LA ACEPTACIÓN. Lamentablemente, después de vivir por mucho tiempo bajo la autocondenación, los creyentes pueden empezar a ver eso como un estilo de vida normal. Pero no lo es. Cristo nos prometió libertad de la culpa, juntamente con la vida abundante que acompaña a una conciencia purificada. No aceptar esto significa permanecer en una prisión creada por nosotros mismos. Las instituciones penitenciarias tienen una palabra para los reclusos que se han aclimatado tanto a la vida en la prisión, que tiene miedo de vivir fuera de ella: institucionalizados. Eso es exactamente lo que sucede con los creyentes que no quieren desprenderse de sus sentimientos de culpa. Se encogen en sus celdas, a pesar de que Cristo les ha abierto la puerta e invitado a salir a la libertad que Él compró para ellos.

¿Cómo puedo perdonarme?
La autocondenación no es la manera en que Dios quiere que vivamos. Pero, ¿cómo se puede cambiar esta práctica?
Reconociéndola.El primer paso es reconocer que uno no se ha perdonado a sí mismo. Hay que encarar el hecho, y comenzar a lidiar con el problema.
Arrepintiéndose. Confesarle al Señor que los sentimientos de autocondenación son pecado. Luego aceptar su perdón, y darle gracias.
Creyéndole a Dios. Reafirmar la confianza en la verdad de la Biblia. Dios dice que Él ha alejado nuestras rebeliones, como está lejos el oriente del occidente.

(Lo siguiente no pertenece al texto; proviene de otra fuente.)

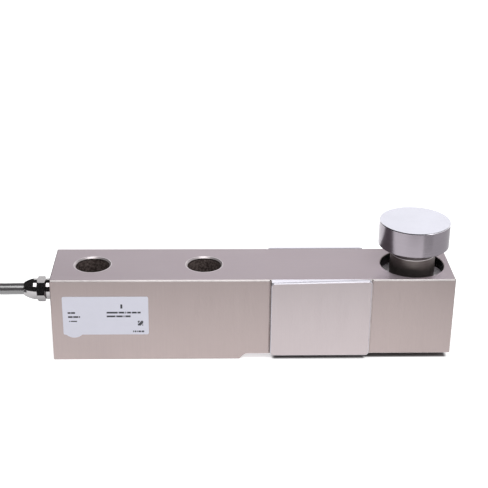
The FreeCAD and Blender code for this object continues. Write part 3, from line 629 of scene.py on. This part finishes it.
for finish, names in finish_nodes:
    for name in names:
        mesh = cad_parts[name].data
        mesh.materials.clear()
        mesh.materials.append(finish)
        bare_nodes.remove(name)
print("nodes without a finish:", sorted(bare_nodes))

# %% [markdown]
# The cable. A load cell of this kind carries about three metres of it, and the picture shows only
# the first centimetre or so. The rest is put away as a flat hank in line with the beam: two runs and
# two folds, wound layer under layer in two tracks, whose folds have an inner and an outer radius. A
# smooth NURBS curve suits it, with given points where the cable runs free.

# %% Cable sizes and free routes
CABLE_DIAMETER = 6.1 * MM
CORD_PITCH = 6.15 * MM
HANK_LAYERS = 5
INNER = 18.4 * MM
OUTER = INNER + CORD_PITCH
HANK_RUN = 97.5 * MM
HANK_NEAR_END = -103.5 * MM
HANK_CENTRE_Y = -6.0 * MM
TIE_THICKNESS = 0.8 * MM
SLEEVE_RADIUS = CABLE_DIAMETER / 2 + 0.45 * MM
END_FACE_X = -48.5 * MM

first_layer_z = TIE_THICKNESS + CABLE_DIAMETER / 2
top_layer_z = first_layer_z + (HANK_LAYERS - 1) * CORD_PITCH
outer_track_y = HANK_CENTRE_Y + OUTER
near_fold_x = HANK_NEAR_END - OUTER - CABLE_DIAMETER / 2
far_fold_x = near_fold_x - HANK_RUN

lead_in_route = [
    (END_FACE_X - 1.0 * MM, CABLE_Y, CABLE_Z),
    (-70.0 * MM, CABLE_Y, CABLE_Z),
    (-84.0 * MM, CABLE_Y, CABLE_Z - 0.25 * MM),
    (-112.0 * MM, 14.9 * MM, top_layer_z + 0.3 * MM),
    (-142.0 * MM, outer_track_y, top_layer_z),
    (-164.0 * MM, outer_track_y, top_layer_z),
]
tail_route = [
    (far_fold_x, HANK_CENTRE_Y - INNER, first_layer_z),
    (-213.0 * MM, -23.2 * MM, first_layer_z),
    (-199.0 * MM, -18.2 * MM, first_layer_z - 0.1 * MM),
    (-186.0 * MM, -13.0 * MM, SLEEVE_RADIUS + 0.1 * MM),
    (-174.0 * MM, -11.2 * MM, SLEEVE_RADIUS + 0.1 * MM),
]
print("hank from x", round(far_fold_x, 4), "to", round(near_fold_x, 4))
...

Escogiendo el perdón. Con base en la Palabra de Dios, y por un acto de voluntad, en fe, hay que decidir perdonarse a uno mismo.

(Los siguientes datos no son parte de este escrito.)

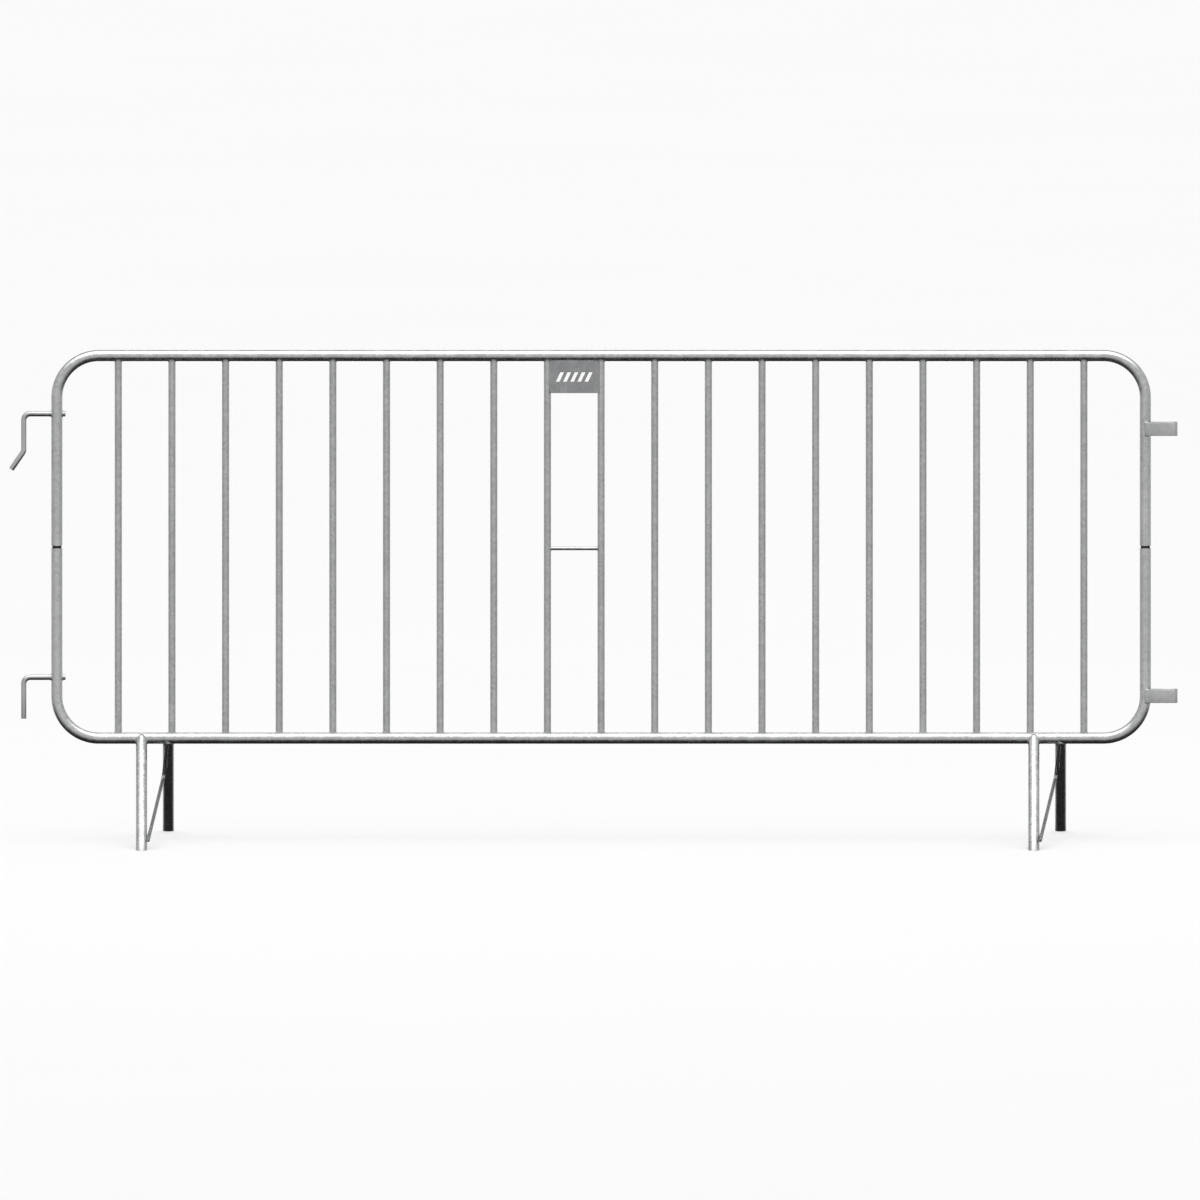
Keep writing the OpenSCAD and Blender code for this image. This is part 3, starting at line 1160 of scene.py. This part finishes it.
studio = {
    "floorSize": 90.0,
    "floorGlow": 0.59,  # keeps the floor near white and its shadows faint
    "floorColour": (0.30, 0.30, 0.30),
    "floorPatch": (0.31, 0.31, 0.31),
    "patchSize": 0.9,
    "groundShine": 0.025,  # what undersides reflect
    "groundEdge": 0.28,  # how far below eye level the dark sets in behind
    "levelShine": 0.67,  # what upright sides reflect
    "overhead": 2.6,  # added overhead
    "overheadFrom": 0.45,  # it begins at this height, where 1 is straight up
    "overheadEnd": (0.17, 0.37),  # how far behind the zenith the bright part ends
    "overheadTurn": 0.3,  # how much sooner it ends towards the sides
    "sideShade": 0.16,  # how much darker it is to the sides
    "backShade": 0.52,  # behind, above eye level
    "underShade": 0.55,  # to the sides, below eye level
    "backdrop": 1.0,
}


def makeFloor():
    half = studio["floorSize"] / 2
    mesh = bpy.data.meshes.new("floor")
    corners = [(-half, -half, 0), (half, -half, 0), (half, half, 0), (-half, half, 0)]
    mesh.from_pydata(corners, [], [(0, 1, 2, 3)])
    floor = newPiece("floor", mesh)
    material = bpy.data.materials.new("floorPaint")
    material.use_nodes = True
    material.node_tree.nodes.clear()
    bench = Bench(material.node_tree)
    place = bench.add("ShaderNodeTexCoord", result="Object")
    patch = bench.noise(place, studio["patchSize"])
    shade = bench.mixColour(patch, (*studio["floorColour"], 1), (*studio["floorPatch"], 1))
    paint = bench.add("ShaderNodeBsdfDiffuse", None, {"Color": shade})
    glow = bench.add("ShaderNodeEmission", None, {
        "Color": (1, 1, 1, 1), "Strength": studio["floorGlow"],
    })
    both = bench.add("ShaderNodeAddShader", None, {0: paint, 1: glow})
    bench.add("ShaderNodeOutputMaterial", None, {"Surface": both})
    mesh.materials.append(material)
    floor.visible_glossy = False
    floor.visible_diffuse = False


def makeSky():
    # dark below, even at eye level, bright overhead and to the front; the camera itself sees white
    world = bpy.data.worlds.new("studioSky")
    world.use_nodes = True
    world.node_tree.nodes.clear()
    scene.world = world
    bench = Bench(world.node_tree)
    way = bench.add("ShaderNodeTexCoord", result="Generated")
    aside, depth, rise = (
        bench.add("ShaderNodeSeparateXYZ", None, {"Vector": way}, axis) for axis in "XYZ"
    )
    sideways = bench.add("ShaderNodeMath", {"operation": "ABSOLUTE"}, {0: aside})

    # the ground's dark reaches higher in front than behind
    aboveEdge = rise + studio["groundEdge"]
    sunk = bench.add("ShaderNodeMath", {"operation": "MINIMUM"}, {0: aboveEdge, 1: 0.0})
    height = rise * 0.5 + 0.5 + depth.between(-0.1, 0.35) * sunk
    ground, level = studio["groundShine"], studio["levelShine"]
    ramp = bench.add("ShaderNodeValToRGB", {"stops": [
        (0.05, ground), (0.15, ground * 3), (0.28, level * 0.60), (0.45, level), (1.00, level * 1.1),
    ]}, {"Fac": height}, "Color")

    # every part sets in softly between two directions
    ending = (depth + sideways * studio["overheadTurn"]).between(*studio["overheadEnd"])
    overhead = rise.between(studio["overheadFrom"], 1.0) * (1 - ending) * studio["overhead"]
    side = sideways.between(0.45, 1.0) * studio["sideShade"]
    back = depth.between(0.35, 0.85) * rise.between(0.0, 0.25) * studio["backShade"]
    under = sideways.between(0.6, 0.9) * (1 - rise.between(-0.33, -0.12)) * studio["underShade"]
    strength = (1 - side) * (1 - back) * (1 - under) + overhead
    sky = bench.add("ShaderNodeBackground", None, {"Color": ramp, "Strength": strength})
    plain = bench.add("ShaderNodeBackground", None, {
        "Color": (1, 1, 1, 1), "Strength": studio["backdrop"],
    })
    seen = bench.add("ShaderNodeLightPath", result="Is Camera Ray")
    both = bench.add("ShaderNodeMixShader", None, {0: seen, 1: sky, 2: plain})
    bench.add("ShaderNodeOutputWorld", None, {"Surface": both})


softLights = {
    "overhead": {
        "place": (0.12, -1.6, 6.5), "aim": (0.12, 0, 0), "width": 4.0, "depth": 4.0, "power": 50,
    },
}


def makeLights():
    for name, light in softLights.items():
        lamp = bpy.data.lights.new(name, "AREA")
        lamp.shape = "RECTANGLE"
        lamp.size = light["width"]
        lamp.size_y = light["depth"]
        lamp.energy = light["power"]
        holder = bpy.data.objects.new(name, lamp)
        holder.location = light["place"]
        toAim = Vector(light["aim"]) - Vector(light["place"])
        holder.rotation_euler = toAim.to_track_quat("-Z", "Y").to_euler()
        holder.visible_camera = False
        scene.collection.objects.link(holder)


makeFloor()
makeSky()
makeLights()
print("studio ready")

Cada uno de estos pasos están basados en la verdad, no en las emociones. Dejemos de repetir la vieja grabación de nuestros pecados, y comencemos a repetir las verdades de la Palabra de Dios. La libertad de la culpa y el arrepentimiento dependen simplemente de una decisión. El Señor Jesús vino para liberar a los cautivos (Lc 4.18). El cristiano que se aferre al perdón de Cristo y renuncie a los sentimientos de culpa, saldrá de la prisión de autocondenación al gozo de la vida abundante.